Ensuite, les travaux préparatoires – et je rends hommage au travail effectué par le rapporteur Alain Gest – nous ont montré que l'application du droit commun de la responsabilité à la réparation des atteintes à l'environnement, présente de nombreuses limites. Ce texte permet donc, pour des événements importants, de fixer un cadre clair et précis qui facilitera la protection de l'environnement et, par la suite, donnera une base juridique claire à la réparation de certains préjudices.

Je vais terminer cette intervention par ma troisième remarque générale qui porte sur le cadre plus général des obligations nouvelles imposées aux entreprises européennes en matière environnementale.

Nous le savons tous, l'Espace européen a vocation à être un espace ouvert à la libre circulation des biens et des services entre pays membres bien sûr, mais également avec des pays extérieurs à l'Union. Pour autant, nous devons nous mobiliser pour établir dans les relations commerciales entre l'Union européenne et les autres pays, une règle qui tienne compte du modèle environnemental et aussi social que nous avons bâti depuis des années et que nous continuons à bâtir.

Il serait en effet paradoxal que nous imposions aux entreprises européennes des contraintes sociales et environnementales – avec un coût répercuté dans le prix des produits et services vendus – et que, dans le même temps, nous les laissions en concurrence avec des entreprises n'ayant pas ces mêmes contraintes. Si la technologie et la qualité de nos entrepreneurs et de leurs salariés sont un garde-fou à cette concurrence que je qualifierais de déloyale, il est temps que l'Union européenne prenne pleinement la mesure de cette situation, pour apparaître aussi comme un espace de protection de ses entreprises et de ses citoyens et, au-delà, un défenseur du modèle européen que nous souhaitons promouvoir.

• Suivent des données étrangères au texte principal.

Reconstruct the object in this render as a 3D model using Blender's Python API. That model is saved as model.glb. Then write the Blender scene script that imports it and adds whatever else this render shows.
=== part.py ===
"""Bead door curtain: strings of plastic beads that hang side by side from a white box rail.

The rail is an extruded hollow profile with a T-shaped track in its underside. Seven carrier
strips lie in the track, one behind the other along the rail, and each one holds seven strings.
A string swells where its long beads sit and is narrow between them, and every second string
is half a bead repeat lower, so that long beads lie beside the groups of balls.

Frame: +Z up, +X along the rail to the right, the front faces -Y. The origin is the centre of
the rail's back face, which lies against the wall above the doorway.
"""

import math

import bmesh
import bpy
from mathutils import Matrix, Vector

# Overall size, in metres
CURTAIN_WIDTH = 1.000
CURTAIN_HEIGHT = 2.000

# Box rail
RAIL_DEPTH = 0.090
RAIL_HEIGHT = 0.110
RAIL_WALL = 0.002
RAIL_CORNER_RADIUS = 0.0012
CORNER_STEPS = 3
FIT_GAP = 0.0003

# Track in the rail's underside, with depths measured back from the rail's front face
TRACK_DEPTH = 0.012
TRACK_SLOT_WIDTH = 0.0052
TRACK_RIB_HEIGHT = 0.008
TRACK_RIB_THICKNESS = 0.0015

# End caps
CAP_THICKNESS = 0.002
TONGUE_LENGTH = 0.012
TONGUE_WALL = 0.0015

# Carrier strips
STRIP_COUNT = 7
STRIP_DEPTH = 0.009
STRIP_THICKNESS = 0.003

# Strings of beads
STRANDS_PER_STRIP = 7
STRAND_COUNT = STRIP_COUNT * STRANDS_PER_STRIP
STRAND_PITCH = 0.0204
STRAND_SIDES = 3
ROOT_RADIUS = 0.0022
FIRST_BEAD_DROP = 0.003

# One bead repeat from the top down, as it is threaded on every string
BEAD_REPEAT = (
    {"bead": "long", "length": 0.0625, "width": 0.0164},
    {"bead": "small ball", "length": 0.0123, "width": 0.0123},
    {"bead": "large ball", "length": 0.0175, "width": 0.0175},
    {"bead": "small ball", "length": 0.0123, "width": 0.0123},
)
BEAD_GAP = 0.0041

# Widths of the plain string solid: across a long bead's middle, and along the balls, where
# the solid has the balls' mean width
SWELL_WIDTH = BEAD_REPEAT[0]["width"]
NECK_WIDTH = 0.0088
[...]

Je sais, monsieur le ministre d'État, que vous êtes sensible à ce sujet et que vous porterez la voix de la France au niveau européen. Je sais que le Président de la République et tout le Gouvernement sauront aussi, lors de la présidence française et dans les grandes négociations internationales à venir, faire valoir ce point de vue avec conviction et efficacité. (Applaudissements sur les bancs du groupe de l'Union pour un mouvement populaire.)